Task details >> Repeat exactly and only the lines from the line containing "# Sealing ring: a" through the line containing "obj.matrix_parent_inverse = Matrix.Identity(4)", both included.

Given material >>

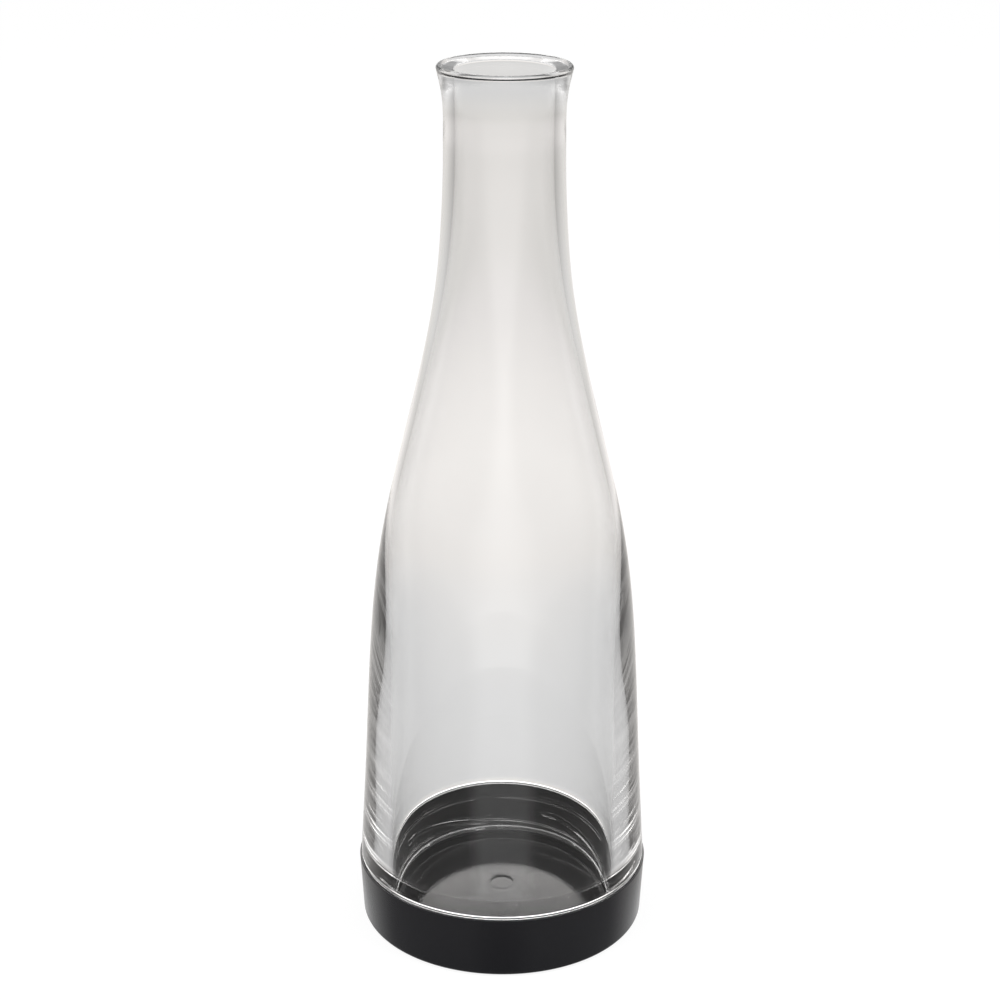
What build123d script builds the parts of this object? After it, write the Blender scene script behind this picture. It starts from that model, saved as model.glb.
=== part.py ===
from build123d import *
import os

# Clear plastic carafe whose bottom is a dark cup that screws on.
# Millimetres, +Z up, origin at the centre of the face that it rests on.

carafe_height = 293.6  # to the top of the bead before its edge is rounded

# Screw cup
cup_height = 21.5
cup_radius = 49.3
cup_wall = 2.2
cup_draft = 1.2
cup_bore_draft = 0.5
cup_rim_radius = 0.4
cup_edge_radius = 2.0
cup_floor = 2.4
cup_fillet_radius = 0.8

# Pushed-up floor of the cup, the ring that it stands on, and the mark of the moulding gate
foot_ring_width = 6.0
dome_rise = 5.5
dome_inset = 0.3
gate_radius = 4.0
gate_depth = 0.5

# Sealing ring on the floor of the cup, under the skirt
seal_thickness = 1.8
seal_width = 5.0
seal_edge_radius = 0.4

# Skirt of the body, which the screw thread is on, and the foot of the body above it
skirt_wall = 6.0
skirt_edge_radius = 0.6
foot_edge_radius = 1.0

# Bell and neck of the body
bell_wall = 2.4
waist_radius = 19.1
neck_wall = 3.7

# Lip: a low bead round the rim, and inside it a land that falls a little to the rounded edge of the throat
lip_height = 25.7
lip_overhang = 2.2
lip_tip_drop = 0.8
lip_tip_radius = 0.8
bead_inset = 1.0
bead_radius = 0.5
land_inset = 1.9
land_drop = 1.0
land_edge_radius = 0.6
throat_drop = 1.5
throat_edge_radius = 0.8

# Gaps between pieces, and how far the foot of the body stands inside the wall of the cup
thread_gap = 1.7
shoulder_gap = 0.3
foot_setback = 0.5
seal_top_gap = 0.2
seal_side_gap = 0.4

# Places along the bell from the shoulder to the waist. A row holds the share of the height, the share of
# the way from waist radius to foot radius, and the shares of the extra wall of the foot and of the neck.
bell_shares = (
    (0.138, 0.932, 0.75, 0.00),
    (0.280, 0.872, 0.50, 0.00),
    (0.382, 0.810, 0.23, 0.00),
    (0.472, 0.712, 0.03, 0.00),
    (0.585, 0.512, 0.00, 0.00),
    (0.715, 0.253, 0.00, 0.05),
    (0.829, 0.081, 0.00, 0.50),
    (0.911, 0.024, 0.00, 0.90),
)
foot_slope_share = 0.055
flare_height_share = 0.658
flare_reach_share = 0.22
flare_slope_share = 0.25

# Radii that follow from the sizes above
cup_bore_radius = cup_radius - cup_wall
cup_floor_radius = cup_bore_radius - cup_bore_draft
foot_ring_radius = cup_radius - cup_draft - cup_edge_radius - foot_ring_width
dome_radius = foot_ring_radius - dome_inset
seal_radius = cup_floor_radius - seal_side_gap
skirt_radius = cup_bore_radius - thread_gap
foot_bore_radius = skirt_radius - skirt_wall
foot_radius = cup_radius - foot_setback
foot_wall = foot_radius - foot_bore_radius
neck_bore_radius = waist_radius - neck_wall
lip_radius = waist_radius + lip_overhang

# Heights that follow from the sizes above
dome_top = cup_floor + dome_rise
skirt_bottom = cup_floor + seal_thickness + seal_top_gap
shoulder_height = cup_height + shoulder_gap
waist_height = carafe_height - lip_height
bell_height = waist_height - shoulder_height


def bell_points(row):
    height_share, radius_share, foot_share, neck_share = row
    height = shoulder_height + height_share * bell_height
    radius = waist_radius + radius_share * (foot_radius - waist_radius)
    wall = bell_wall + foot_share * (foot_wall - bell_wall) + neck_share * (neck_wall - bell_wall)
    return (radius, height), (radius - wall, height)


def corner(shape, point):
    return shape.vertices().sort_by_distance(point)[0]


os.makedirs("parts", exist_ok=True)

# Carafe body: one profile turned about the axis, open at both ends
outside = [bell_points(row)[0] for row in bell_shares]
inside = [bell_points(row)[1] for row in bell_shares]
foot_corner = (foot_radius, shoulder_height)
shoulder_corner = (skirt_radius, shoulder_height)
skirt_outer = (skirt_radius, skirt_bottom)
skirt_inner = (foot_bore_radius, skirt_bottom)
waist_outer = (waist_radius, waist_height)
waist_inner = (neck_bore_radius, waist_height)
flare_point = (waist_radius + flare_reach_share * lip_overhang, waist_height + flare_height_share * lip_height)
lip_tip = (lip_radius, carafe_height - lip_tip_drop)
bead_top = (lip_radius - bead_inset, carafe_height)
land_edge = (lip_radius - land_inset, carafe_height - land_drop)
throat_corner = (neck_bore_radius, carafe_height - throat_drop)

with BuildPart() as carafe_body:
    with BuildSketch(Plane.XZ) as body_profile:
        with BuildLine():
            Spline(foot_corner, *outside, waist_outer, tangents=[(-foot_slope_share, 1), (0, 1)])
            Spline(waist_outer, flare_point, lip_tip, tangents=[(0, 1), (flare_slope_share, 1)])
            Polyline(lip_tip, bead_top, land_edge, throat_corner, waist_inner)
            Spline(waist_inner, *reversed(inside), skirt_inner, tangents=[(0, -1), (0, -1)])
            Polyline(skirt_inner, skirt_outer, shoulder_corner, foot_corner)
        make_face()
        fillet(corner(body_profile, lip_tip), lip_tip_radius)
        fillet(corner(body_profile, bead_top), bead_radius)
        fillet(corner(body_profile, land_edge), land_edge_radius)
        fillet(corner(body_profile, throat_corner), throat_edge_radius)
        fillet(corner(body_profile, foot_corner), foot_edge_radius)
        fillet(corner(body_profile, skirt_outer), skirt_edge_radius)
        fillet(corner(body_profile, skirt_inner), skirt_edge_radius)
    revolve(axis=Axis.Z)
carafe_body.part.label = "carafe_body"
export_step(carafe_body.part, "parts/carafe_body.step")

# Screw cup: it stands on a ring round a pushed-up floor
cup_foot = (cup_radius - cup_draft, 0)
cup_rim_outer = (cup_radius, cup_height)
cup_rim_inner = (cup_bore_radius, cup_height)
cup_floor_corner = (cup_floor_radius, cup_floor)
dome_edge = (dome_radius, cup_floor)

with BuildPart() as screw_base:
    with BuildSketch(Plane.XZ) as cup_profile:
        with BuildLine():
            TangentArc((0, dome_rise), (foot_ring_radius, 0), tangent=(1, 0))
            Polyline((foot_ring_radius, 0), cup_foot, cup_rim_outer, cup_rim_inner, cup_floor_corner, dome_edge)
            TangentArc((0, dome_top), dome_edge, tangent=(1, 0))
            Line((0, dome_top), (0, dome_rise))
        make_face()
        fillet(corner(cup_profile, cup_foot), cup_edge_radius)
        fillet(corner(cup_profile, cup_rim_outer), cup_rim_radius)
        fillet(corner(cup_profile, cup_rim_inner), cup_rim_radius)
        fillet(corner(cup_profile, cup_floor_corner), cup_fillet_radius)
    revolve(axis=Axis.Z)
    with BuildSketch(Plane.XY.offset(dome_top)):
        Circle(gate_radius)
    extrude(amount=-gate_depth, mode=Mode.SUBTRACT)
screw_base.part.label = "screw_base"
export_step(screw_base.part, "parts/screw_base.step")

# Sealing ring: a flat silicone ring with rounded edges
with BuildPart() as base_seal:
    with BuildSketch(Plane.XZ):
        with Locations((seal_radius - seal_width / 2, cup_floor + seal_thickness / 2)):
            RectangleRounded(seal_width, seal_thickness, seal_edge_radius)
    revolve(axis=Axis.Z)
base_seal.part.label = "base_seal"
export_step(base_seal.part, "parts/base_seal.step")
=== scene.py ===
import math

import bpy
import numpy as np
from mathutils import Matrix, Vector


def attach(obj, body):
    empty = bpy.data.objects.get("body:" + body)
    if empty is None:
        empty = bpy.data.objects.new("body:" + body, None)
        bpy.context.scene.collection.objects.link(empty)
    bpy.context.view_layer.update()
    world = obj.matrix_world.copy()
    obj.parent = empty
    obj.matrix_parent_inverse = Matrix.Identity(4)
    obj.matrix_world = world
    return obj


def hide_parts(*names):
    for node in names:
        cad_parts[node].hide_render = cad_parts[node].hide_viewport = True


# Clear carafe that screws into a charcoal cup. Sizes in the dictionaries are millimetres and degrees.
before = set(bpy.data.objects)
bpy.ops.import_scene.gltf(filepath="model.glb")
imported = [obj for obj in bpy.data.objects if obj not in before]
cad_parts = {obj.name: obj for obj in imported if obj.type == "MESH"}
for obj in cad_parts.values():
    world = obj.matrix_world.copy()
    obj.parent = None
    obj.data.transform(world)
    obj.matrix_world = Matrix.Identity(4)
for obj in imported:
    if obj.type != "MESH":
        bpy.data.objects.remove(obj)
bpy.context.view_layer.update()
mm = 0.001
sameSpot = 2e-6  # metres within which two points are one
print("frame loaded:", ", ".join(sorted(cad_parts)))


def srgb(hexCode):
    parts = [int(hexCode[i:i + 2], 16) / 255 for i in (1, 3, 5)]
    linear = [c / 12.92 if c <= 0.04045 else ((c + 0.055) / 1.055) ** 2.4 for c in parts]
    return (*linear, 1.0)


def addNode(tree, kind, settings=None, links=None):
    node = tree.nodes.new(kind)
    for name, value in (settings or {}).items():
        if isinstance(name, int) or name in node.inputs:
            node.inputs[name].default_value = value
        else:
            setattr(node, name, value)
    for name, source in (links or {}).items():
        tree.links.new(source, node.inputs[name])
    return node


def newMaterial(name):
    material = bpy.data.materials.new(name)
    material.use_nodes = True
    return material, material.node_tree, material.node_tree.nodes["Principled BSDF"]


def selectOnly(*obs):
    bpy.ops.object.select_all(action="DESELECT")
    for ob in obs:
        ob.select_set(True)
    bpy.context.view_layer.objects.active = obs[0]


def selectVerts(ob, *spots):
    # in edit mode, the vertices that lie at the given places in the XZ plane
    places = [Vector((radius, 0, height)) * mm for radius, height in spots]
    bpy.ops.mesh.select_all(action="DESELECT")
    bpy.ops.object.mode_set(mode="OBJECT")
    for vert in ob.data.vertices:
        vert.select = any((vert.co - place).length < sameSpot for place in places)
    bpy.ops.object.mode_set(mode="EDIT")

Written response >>
# Sealing ring: a flat silicone ring with rounded edges
with BuildPart() as base_seal:
    with BuildSketch(Plane.XZ):
        with Locations((seal_radius - seal_width / 2, cup_floor + seal_thickness / 2)):
            RectangleRounded(seal_width, seal_thickness, seal_edge_radius)
    revolve(axis=Axis.Z)
base_seal.part.label = "base_seal"
export_step(base_seal.part, "parts/base_seal.step")
=== scene.py ===
import math

import bpy
import numpy as np
from mathutils import Matrix, Vector


def attach(obj, body):
    empty = bpy.data.objects.get("body:" + body)
    if empty is None:
        empty = bpy.data.objects.new("body:" + body, None)
        bpy.context.scene.collection.objects.link(empty)
    bpy.context.view_layer.update()
    world = obj.matrix_world.copy()
    obj.parent = empty
    obj.matrix_parent_inverse = Matrix.Identity(4)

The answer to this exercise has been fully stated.